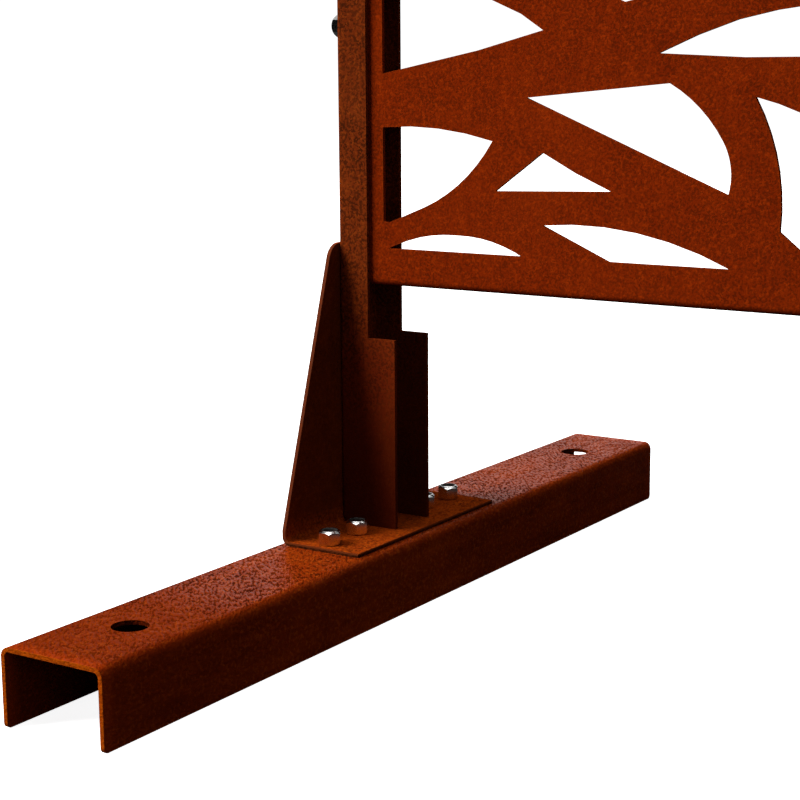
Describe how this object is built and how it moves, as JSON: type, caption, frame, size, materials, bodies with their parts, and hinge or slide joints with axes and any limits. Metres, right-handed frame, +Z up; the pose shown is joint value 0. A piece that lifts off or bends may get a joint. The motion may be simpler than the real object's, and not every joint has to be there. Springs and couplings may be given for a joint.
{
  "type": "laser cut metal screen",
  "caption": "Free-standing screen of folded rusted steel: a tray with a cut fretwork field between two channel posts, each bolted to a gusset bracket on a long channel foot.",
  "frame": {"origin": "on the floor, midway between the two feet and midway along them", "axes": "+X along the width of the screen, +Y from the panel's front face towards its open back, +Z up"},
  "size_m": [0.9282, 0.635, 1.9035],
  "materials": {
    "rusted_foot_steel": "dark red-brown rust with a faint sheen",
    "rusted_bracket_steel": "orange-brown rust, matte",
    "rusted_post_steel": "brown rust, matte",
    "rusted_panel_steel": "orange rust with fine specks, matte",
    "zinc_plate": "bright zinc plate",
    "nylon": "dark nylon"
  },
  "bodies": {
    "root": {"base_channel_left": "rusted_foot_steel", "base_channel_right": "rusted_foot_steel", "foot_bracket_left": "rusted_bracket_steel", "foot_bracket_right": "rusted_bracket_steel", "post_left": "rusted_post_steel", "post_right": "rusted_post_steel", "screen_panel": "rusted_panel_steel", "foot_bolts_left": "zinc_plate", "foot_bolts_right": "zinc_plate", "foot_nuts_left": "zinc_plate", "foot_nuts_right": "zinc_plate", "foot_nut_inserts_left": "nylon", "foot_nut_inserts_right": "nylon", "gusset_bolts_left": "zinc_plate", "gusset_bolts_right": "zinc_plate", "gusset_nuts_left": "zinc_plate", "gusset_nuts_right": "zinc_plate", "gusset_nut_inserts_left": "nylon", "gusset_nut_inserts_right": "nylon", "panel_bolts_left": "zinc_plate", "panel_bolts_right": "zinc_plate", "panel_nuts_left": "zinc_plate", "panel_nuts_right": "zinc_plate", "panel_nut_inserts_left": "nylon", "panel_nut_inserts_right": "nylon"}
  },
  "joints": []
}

Short exercise - Repeat the material in full, exactly as it stands.

Right answer -
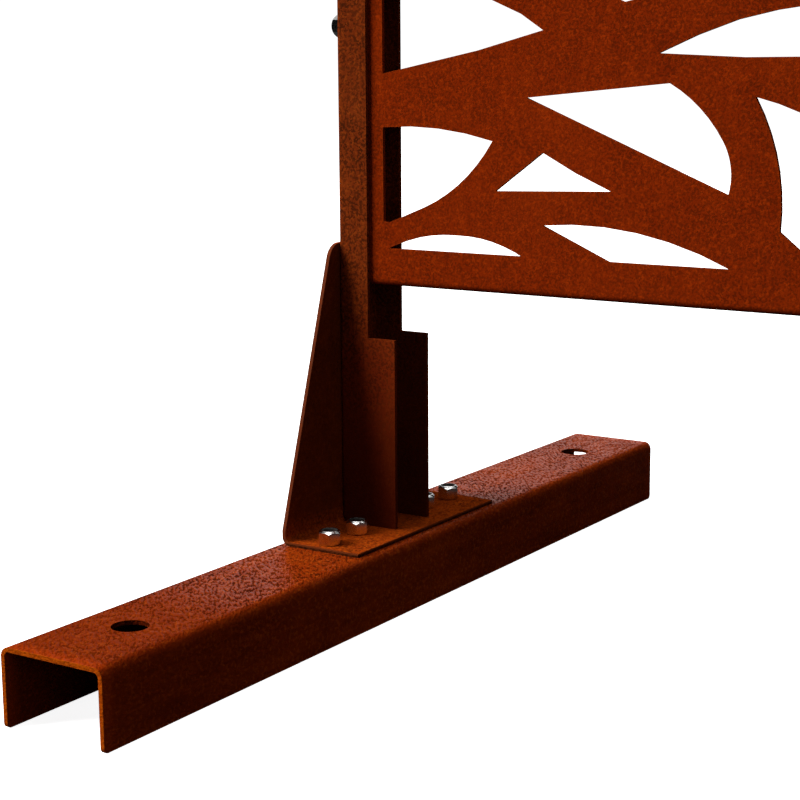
Describe how this object is built and how it moves, as JSON: type, caption, frame, size, materials, bodies with their parts, and hinge or slide joints with axes and any limits. Metres, right-handed frame, +Z up; the pose shown is joint value 0. A piece that lifts off or bends may get a joint. The motion may be simpler than the real object's, and not every joint has to be there. Springs and couplings may be given for a joint.
{
  "type": "laser cut metal screen",
  "caption": "Free-standing screen of folded rusted steel: a tray with a cut fretwork field between two channel posts, each bolted to a gusset bracket on a long channel foot.",
  "frame": {"origin": "on the floor, midway between the two feet and midway along them", "axes": "+X along the width of the screen, +Y from the panel's front face towards its open back, +Z up"},
  "size_m": [0.9282, 0.635, 1.9035],
  "materials": {
    "rusted_foot_steel": "dark red-brown rust with a faint sheen",
    "rusted_bracket_steel": "orange-brown rust, matte",
    "rusted_post_steel": "brown rust, matte",
    "rusted_panel_steel": "orange rust with fine specks, matte",
    "zinc_plate": "bright zinc plate",
    "nylon": "dark nylon"
  },
  "bodies": {
    "root": {"base_channel_left": "rusted_foot_steel", "base_channel_right": "rusted_foot_steel", "foot_bracket_left": "rusted_bracket_steel", "foot_bracket_right": "rusted_bracket_steel", "post_left": "rusted_post_steel", "post_right": "rusted_post_steel", "screen_panel": "rusted_panel_steel", "foot_bolts_left": "zinc_plate", "foot_bolts_right": "zinc_plate", "foot_nuts_left": "zinc_plate", "foot_nuts_right": "zinc_plate", "foot_nut_inserts_left": "nylon", "foot_nut_inserts_right": "nylon", "gusset_bolts_left": "zinc_plate", "gusset_bolts_right": "zinc_plate", "gusset_nuts_left": "zinc_plate", "gusset_nuts_right": "zinc_plate", "gusset_nut_inserts_left": "nylon", "gusset_nut_inserts_right": "nylon", "panel_bolts_left": "zinc_plate", "panel_bolts_right": "zinc_plate", "panel_nuts_left": "zinc_plate", "panel_nuts_right": "zinc_plate", "panel_nut_inserts_left": "nylon", "panel_nut_inserts_right": "nylon"}
  },
  "joints": []
}